His plan to halve the federal budget, and excluding the outlays for Social Security and the military does make 90 billion about half the remaining federal expenditures, would empty as many corporate coffers as welfare cupboards. An advisor to Lyndon Johnson once stated, “if you think its hard taking away from the poor, try taking away from the middle-class,” and, by inference, we can suppose it to be even more difficult to take away from the rich.

So what gives? Ronald Reagan is one of the better friends big business has ever had and if his plan is going to eliminate all that easy money, where is the self-serving angle we have all come to expect from our multi-nationals? Plain and simple, Ronald Reagan is being used to make Gerry Ford dance to the party line. The only purpose of this current love affair is to scare Ford back into its conservative arms.

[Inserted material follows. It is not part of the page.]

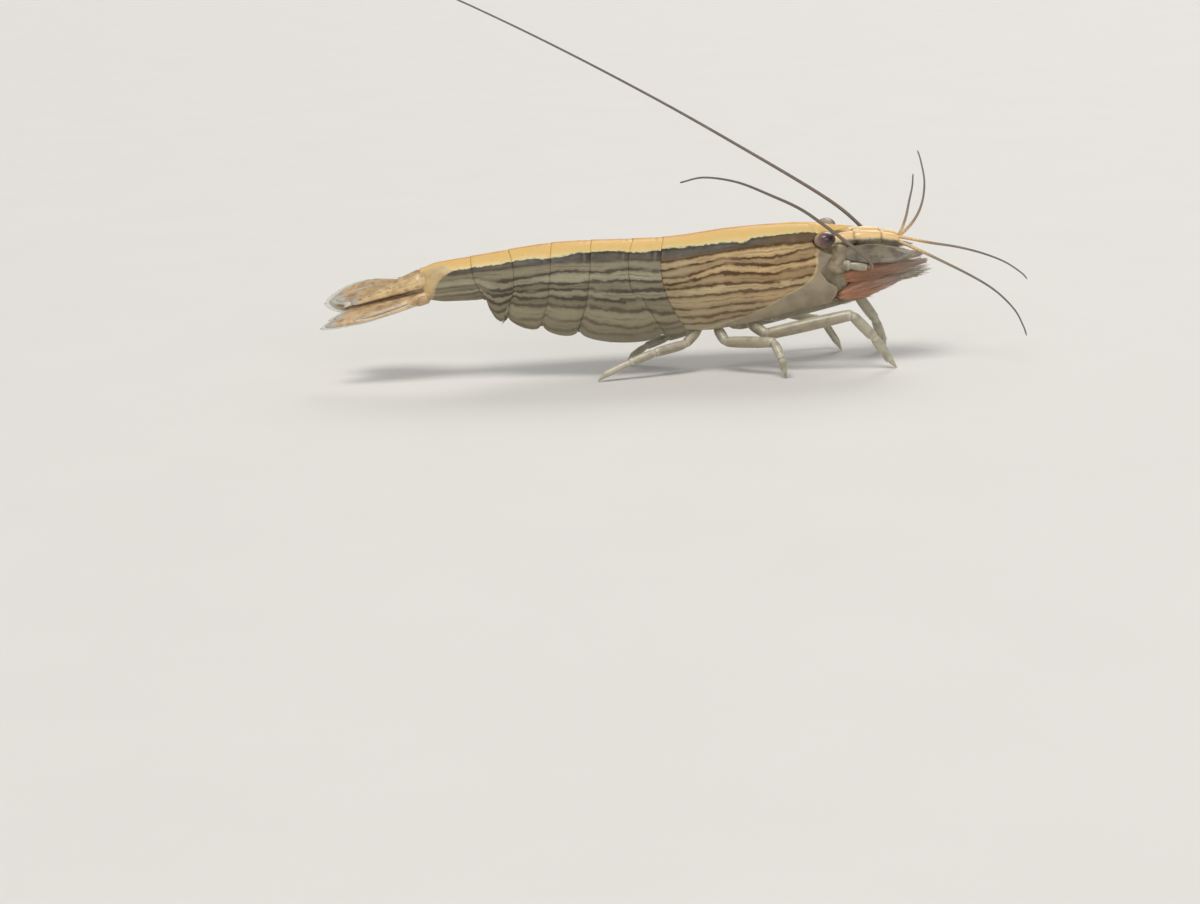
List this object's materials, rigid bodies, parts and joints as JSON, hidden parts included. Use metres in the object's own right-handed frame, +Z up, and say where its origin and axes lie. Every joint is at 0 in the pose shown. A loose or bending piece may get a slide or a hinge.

Not that he has strayed very far. Rarely has vested interest been stroked so lovingly as during the present administration. This is the man who withdrew support for a land-use bill initiated by Richard Nixon and vetoed a strip-mine legislation while staying at the home of a friend who stood to lose millions had it passed. Nothing very subtle about Gerry Ford when it comes to taking care of his friends and his friends know it. They have simply looked ahead to November and realized that no matter who wins the presidency both houses of congress are going to return Democratic majorities. This is the same congress that has shown signs of attempting to re-capture the powers it has allowed recent administrations to co-opt. They simply want to make sure that Gerry steps on so many toes in his efforts to please that even after the election when the pressure is off he will have alienated congress to such a degree and so completely loaded his Cabinet with industry-approved crazies, that the only left step he will dare take will be with his skis on. A president and congress at open war means that not a whole lot gets done and the maintenance of the status-quo is the vision that drives any conservative.

Finally, Ronald Reagan, at sixty-five, is a one term president at best, a seventy-three year old chief executive being a little too bizarre for anyone’s tastes. Considering the fact that the vice-president is chosen with the understanding that he is the heir-apparent he can hardly be thought of as a prospect for this non-job either. The only place he fits is as the whip to flail Gerry along and make him attempt to match with action what Reagan promises with word. Ronald Reagan may think he has an award winning script, but come nomination time he is going to discover that while it plays well to the used car dealers in Peoria, it doesn’t on Wall Street.